A sua remoção limita as oportunidades de aprendizado e de engajamento com essa importante parte da história brasileira. Em segundo lugar, essa ação impacta negativamente o reconhecimento da história das mulheres em Brasília. Mesmo após mais de seis décadas da fundação da capital, as vozes femininas ainda lutam por protagonismo na narrativa histórica da cidade. Iniciativas como esta exposição são cruciais para alcançar a igualdade de gênero nas narrativas históricas, e a remoção do acervo pode ser interpretada como um retrocesso nesse processo. 

Por fim, a retirada do acervo afeta a preservação da memória cultural da cidade. A exposição estava intrinsecamente ligada à ideia de memória coletiva e à importância de reconhecer contribuições previamente ignoradas. A remoção do acervo contradiz diretamente esse objetivo fundamental.

Fazemos um chamado urgente à Diretoria do IHG-DF e ao Presidente do Instituto Histórico e Geográfico do DF, Dr. Paulo Castelo Branco para que reconsidere a decisão de remover o acervo da exposição “Memórias Femininas da Construção de Brasília”. 

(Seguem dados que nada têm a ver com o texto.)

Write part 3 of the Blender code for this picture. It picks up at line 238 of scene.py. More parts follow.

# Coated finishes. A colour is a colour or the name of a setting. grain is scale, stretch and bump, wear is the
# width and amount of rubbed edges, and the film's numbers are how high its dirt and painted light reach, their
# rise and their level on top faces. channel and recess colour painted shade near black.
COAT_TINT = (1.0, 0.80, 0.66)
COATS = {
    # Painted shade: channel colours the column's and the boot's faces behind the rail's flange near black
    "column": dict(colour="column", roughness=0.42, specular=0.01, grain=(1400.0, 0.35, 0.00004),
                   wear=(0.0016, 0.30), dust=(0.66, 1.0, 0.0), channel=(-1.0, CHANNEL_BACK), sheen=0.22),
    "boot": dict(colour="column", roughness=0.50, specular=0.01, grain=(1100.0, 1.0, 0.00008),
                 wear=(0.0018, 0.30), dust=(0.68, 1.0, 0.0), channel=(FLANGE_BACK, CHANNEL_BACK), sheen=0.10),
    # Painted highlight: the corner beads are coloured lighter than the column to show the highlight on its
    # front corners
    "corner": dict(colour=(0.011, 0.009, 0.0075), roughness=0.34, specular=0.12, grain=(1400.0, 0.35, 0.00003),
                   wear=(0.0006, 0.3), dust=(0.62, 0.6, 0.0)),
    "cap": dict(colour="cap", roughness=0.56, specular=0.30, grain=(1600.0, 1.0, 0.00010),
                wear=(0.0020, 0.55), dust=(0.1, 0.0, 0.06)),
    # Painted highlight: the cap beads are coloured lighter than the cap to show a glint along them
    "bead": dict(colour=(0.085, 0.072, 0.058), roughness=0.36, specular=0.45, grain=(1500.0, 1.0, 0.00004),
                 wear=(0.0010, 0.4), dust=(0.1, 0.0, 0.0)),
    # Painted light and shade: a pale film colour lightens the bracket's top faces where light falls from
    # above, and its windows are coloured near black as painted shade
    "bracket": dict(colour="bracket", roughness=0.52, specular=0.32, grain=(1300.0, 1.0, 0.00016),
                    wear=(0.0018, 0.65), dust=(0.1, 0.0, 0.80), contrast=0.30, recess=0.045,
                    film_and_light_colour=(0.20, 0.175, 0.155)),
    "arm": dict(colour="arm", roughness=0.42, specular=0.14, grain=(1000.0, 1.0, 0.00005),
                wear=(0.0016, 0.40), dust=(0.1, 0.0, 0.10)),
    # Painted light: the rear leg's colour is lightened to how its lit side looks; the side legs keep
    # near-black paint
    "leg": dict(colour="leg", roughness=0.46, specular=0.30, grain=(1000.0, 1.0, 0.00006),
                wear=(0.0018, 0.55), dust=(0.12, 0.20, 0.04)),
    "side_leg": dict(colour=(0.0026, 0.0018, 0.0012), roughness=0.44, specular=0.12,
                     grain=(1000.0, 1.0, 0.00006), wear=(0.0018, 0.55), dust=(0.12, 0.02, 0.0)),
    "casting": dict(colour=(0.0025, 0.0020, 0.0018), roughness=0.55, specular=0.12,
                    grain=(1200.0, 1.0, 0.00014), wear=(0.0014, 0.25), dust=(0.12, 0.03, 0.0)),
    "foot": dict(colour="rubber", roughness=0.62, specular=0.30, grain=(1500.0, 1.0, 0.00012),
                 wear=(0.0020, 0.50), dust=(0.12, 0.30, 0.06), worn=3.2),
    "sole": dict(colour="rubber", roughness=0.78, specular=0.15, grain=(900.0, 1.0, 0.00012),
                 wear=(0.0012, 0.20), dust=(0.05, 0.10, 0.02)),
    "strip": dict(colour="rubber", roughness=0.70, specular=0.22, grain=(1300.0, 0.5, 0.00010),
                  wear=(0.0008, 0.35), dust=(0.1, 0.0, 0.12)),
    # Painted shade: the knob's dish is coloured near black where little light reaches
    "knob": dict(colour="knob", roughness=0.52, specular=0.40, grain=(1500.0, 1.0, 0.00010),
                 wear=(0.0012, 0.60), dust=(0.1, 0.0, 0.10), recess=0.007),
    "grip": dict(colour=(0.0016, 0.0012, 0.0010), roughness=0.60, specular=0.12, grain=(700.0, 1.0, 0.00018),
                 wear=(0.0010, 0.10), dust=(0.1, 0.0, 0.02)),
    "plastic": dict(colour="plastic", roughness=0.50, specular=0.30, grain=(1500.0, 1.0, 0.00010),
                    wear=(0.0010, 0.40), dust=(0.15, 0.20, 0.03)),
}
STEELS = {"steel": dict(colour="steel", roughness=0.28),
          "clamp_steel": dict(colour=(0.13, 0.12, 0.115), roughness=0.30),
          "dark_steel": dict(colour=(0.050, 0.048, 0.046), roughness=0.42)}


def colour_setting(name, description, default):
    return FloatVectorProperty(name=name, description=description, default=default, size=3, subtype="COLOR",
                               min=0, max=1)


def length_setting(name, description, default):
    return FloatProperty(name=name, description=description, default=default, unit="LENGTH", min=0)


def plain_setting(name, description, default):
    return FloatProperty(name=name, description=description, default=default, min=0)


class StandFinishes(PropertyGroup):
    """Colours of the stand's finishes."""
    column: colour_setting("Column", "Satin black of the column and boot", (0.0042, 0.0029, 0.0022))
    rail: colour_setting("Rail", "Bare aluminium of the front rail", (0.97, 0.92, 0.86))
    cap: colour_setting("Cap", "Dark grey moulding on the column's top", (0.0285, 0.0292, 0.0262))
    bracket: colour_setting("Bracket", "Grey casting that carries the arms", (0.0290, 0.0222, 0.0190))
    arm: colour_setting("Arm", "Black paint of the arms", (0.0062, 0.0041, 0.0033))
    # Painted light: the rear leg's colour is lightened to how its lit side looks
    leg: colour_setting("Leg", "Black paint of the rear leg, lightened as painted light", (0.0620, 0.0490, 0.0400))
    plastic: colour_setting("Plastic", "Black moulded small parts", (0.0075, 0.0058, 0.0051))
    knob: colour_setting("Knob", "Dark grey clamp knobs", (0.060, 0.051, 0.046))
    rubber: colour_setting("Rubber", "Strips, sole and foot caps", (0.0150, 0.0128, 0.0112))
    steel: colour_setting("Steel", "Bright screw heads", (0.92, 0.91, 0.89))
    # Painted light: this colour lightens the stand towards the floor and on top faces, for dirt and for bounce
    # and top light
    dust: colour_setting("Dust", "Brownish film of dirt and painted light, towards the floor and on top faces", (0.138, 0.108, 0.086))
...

No mínimo, exigimos um esclarecimento público sobre os motivos que levaram a essa ação e qual será o destino futuro deste importante material histórico. É imprescindível valorizar e proteger iniciativas que resgatam e celebram a história de grupos historicamente marginalizados. 

A remoção desse acervo pode ser interpretada como uma desvalorização simbólica das contribuições dessas mulheres, transmitindo uma mensagem negativa sobre quais histórias são consideradas relevantes e dignas de preservação. É fundamental que a memória da construção de Brasília seja contada em sua totalidade, reconhecendo o papel fundamental de todos os seus atores, incluindo as mulheres que, com seu trabalho e dedicação, ajudaram a moldar a capital do país.

Pelos motivos acima expostos, nós mulheres acadêmicas do Instituto Histórico e Geográfico do DF (IHG-DF) assinamos essa nota de Repúdio.